All that said, any noble Lord who has had the pleasure of participating in debates on Treasury statutory instruments will know that I am no fan of constitutional crises. It is not for the House of Lords to oppose the Finance Bill, and we have no intention of breaking that convention today. However, I was seized by the debate that broke out earlier about what we cover and the extent to which the Finance Bill creates cover for issues that arguably should be properly debated in legislation.

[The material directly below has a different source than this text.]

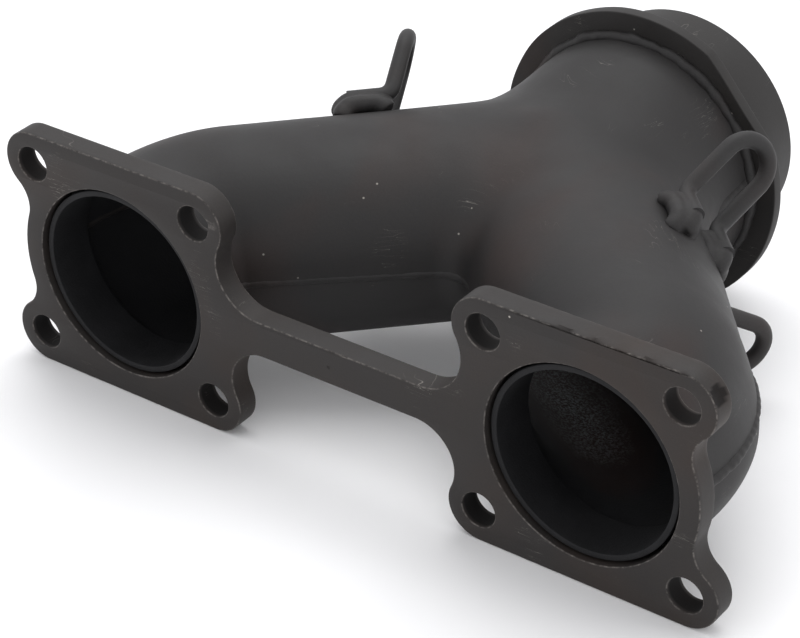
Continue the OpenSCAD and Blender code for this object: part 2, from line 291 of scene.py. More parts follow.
    # Dull skin: rougher in the pale clouds, and roughest where shade is painted into the holes and
    # the chip.
    dull = add(tree, "ShaderNodeMapRange",
               {"Value": clouds, "From Min": 0.3, "From Max": 0.7, "To Min": 0.52,
                "To Max": 0.66}).outputs["Result"]
    dull = add(tree, "ShaderNodeMath",
               {0: soot, 1: 0.4, 2: dull}, operation="MULTIPLY_ADD", use_clamp=True).outputs[0]
    tree.links.new(dull, skin.inputs["Roughness"])
    # Orange peel of 2.2 mm and the grain of the spray, 0.06 and 0.03 mm high.
    orange = add(tree, "ShaderNodeTexNoise", {"Vector": place, "Scale": 1 / 0.0022, "Detail": 2.0})
    low = add(tree, "ShaderNodeBump",
              {"Strength": 0.35 * grain, "Distance": 0.00006,
               "Height": orange.outputs["Fac"]}).outputs["Normal"]
    fine = add(tree, "ShaderNodeBump",
               {"Strength": 0.5 * grain, "Distance": 0.00003, "Height": spray,
                "Normal": low}).outputs["Normal"]
    tree.links.new(fine, skin.inputs["Normal"])
    # The powdery skin mirrors less than a smooth paint with the same IOR.
    skin.inputs["Specular IOR Level"].default_value = 0.34
    skin.inputs["IOR"].default_value = 1.5
    return material


plate_black = sprayed_black("plate_black_paint", "#221f1e", "#2b2725", "#32261f", specks=1.3,
                            scratches=1.2)
sheet_black = sprayed_black("sheet_black_paint", "#1c1b1b", "#252323", "#2e211d", specks=0.8,
                            scratches=0.8)
ring_black = sprayed_black("ring_black_paint", "#1e1c1b", "#262423", "#2c211d")
wire_black = sprayed_black("wire_black_paint", "#232222", "#2c2b2b", "#2f2421", rub=0.8)
weld_black = sprayed_black("weld_black_paint", "#1c1b1b", "#252323", "#2e211d", specks=0.6,
                           scratches=0.3, rub=0.7, grain=1.6)
print("coats:", [m.name for m in bpy.data.materials if m.name.endswith("paint")])

# %% [markdown]
# ## The sooty inside
# Burnt oil leaves a dead black film inside the ducts. It takes almost no light. In the right
# runner a patch of the floor is bare and scaly, with pale grit and a brown margin, and some
# rust dots the film elsewhere. The patch is placed by its distance from one point of the
# runner's floor, in the piece's own coordinates.


# %% Material of the ducts' inside
def sooty_film(name, tone, bare=None):
    """Dead black soot with rust dots. bare is the middle of a scaly bare patch, in metres."""
    material, tree, skin, place = blank(name)
    film = add(tree, "ShaderNodeTexNoise",
               {"Vector": place, "Scale": 1 / 0.009, "Detail": 6.0,
                "Roughness": 0.65}).outputs["Fac"]
    film_step = add(tree, "ShaderNodeMapRange",
                    {"Value": film, "From Min": 0.35, "From Max": 0.7}).outputs["Result"]
    base = add(tree, "ShaderNodeMix",
               {"Factor": film_step, 6: linear(tone), 7: linear("#18181a")},
               data_type="RGBA").outputs[2]
    # Rust dots of about 1 mm, one in eight cells of a 9 mm net.
    net = add(tree, "ShaderNodeTexVoronoi", {"Vector": place, "Scale": 1 / 0.009})
    dot = add(tree, "ShaderNodeMapRange",
              {"Value": net.outputs["Distance"], "From Min": 0.05, "From Max": 0.11, "To Min": 0.7,
               "To Max": 0.0}).outputs["Result"]
    chance = add(tree, "ShaderNodeSeparateColor", {0: net.outputs["Color"]}).outputs[1]
    pick = add(tree, "ShaderNodeMath", {0: chance, 1: 0.87}, operation="GREATER_THAN").outputs[0]
    rust = add(tree, "ShaderNodeMath", {0: dot, 1: pick}, operation="MULTIPLY").outputs[0]
    base = add(tree, "ShaderNodeMix",
               {"Factor": rust, 6: base, 7: linear("#6b4424")}, data_type="RGBA").outputs[2]
    grit = add(tree, "ShaderNodeTexNoise",
               {"Vector": place, "Scale": 1 / 0.0006, "Detail": 3.0,
                "Roughness": 0.7}).outputs["Fac"]
    if bare:
        # The patch is 44 mm long and 18 mm wide, and lies along the runner.
        within = add(tree, "ShaderNodeMapping",
                     {"Vector": place, "Location": bare, "Rotation": (0, 0, math.radians(145)),
                      "Scale": (0.022, 0.009, 0.03)}, vector_type="TEXTURE").outputs["Vector"]
        away = add(tree, "ShaderNodeVectorMath", {0: within}, operation="LENGTH").outputs["Value"]
        ragged = add(tree, "ShaderNodeMath",
                     {0: film, 1: 0.9, 2: away}, operation="MULTIPLY_ADD").outputs[0]
        brown = add(tree, "ShaderNodeMapRange",
                    {"Value": ragged, "From Min": 1.0, "From Max": 2.3, "To Min": 0.8,
                     "To Max": 0.0}).outputs["Result"]
        base = add(tree, "ShaderNodeMix",
                   {"Factor": brown, 6: base, 7: linear("#3a2019")}, data_type="RGBA").outputs[2]
        scale = add(tree, "ShaderNodeMapRange",
                    {"Value": grit, "From Min": 0.44, "From Max": 0.62}).outputs["Result"]
        core = add(tree, "ShaderNodeMapRange",
                   {"Value": ragged, "From Min": 0.5, "From Max": 1.7, "To Min": 0.8,
                    "To Max": 0.0}).outputs["Result"]
        pale = add(tree, "ShaderNodeMath", {0: scale, 1: core}, operation="MULTIPLY").outputs[0]
        base = add(tree, "ShaderNodeMix",
                   {"Factor": pale, 6: base, 7: linear("#a9b2b3")}, data_type="RGBA").outputs[2]
    tree.links.new(base, skin.inputs["Base Color"])
    crust = add(tree, "ShaderNodeBump",
                {"Strength": 0.6, "Distance": 0.0002, "Height": grit}).outputs["Normal"]
    tree.links.new(crust, skin.inputs["Normal"])
    skin.inputs["Roughness"].default_value = 0.7
    skin.inputs["Specular IOR Level"].default_value = 0.3
    return material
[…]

It is very interesting to sit back and see what the House of Lords does best. I think that the House of Lords, in a sense, divides its attention between the political and better legislation. I have been involved, over the past 11 years, with every bit of finance legislation that has gone through this House, usually at the junior level with stars helping me. What has emerged from that is the improvement that legislation has enjoyed in this House. It has been a really powerful step forward. It happens because thoughtful people bring up poor areas of legislation and, combined with the fact that the Opposition takes a political interest in it, focus is brought to bear on those areas and small changes and nuances are achieved. I think that the noble Lord, Lord Bridges, was in a sense referring to that, that the noble Lord, Lord Butler, was particularly referring to it, and that the noble Lord, Lord Forsyth, indicated some sympathy with it. I hope he and his committee might consider the extent to which the Government are starting to smuggle legislation that really should come to this House through the political process by hiding it in money Bills.

I also thought there were some interesting concerns about HMRC and the level of scrutiny. I headed a pretty large organisation; one of the problems with large organisations is the attractiveness of using your power to do things to people who are less powerful. Of course, you do it because it is good for you, but we need processes that test whether it really is. One of the worst problems in any complex society is that large organisations emerge because they are efficient but, because they are large, they have unreasonable power. We need proper, better processes—there was reasonable consensus on this during the Financial Services Bill we have just done—in the FCA, for political scrutiny, and better processes in the PRA.

On a more political point, I also felt that the concept from the noble Baroness, Lady Kramer, of the need for a more strategic approach from the Government was important. There have been lots of initiatives from this Government; we have disagreed with some and have supported others, but at no time have they seemed strategic. Two particular areas interested me. First, there is the failure to pick out sectoral initiatives; there are areas—I think the noble Lord, Lord Leigh, brought this out—in aerospace, for instance, where if we lose where we are now, no amount of money will get us back to the same place. There should be a stronger strategy for looking at where the weaknesses are. Secondly, there is this whole problem of debt; if debt is to be repaid—will it be?—it could become a millstone on the companies that should be bounding ahead. We need the best minds thinking about whether there is some way of turning that into equity, and so on.

There is much more to ponder. I hope that processes can be found for that pondering to be done in this House, and that we can be part of the legislative process. If anything makes the Government think, it is the fear of a vote going against them. I do not know whether anyone records this, but we do not actually like winning votes; we like persuading the Government to do good things because they are frightened of us winning votes. That is what happens—but anyway, I have something else to say.

It seems the Economic Affairs Committee’s conclusion that Ministers must do better applies more broadly than to tax avoidance policy. This Bill is yet another missed opportunity to grapple with the challenges our economy faces. Sadly, as is so often the case under this Administration, working families will pay the price for the Government’s lack of ambition.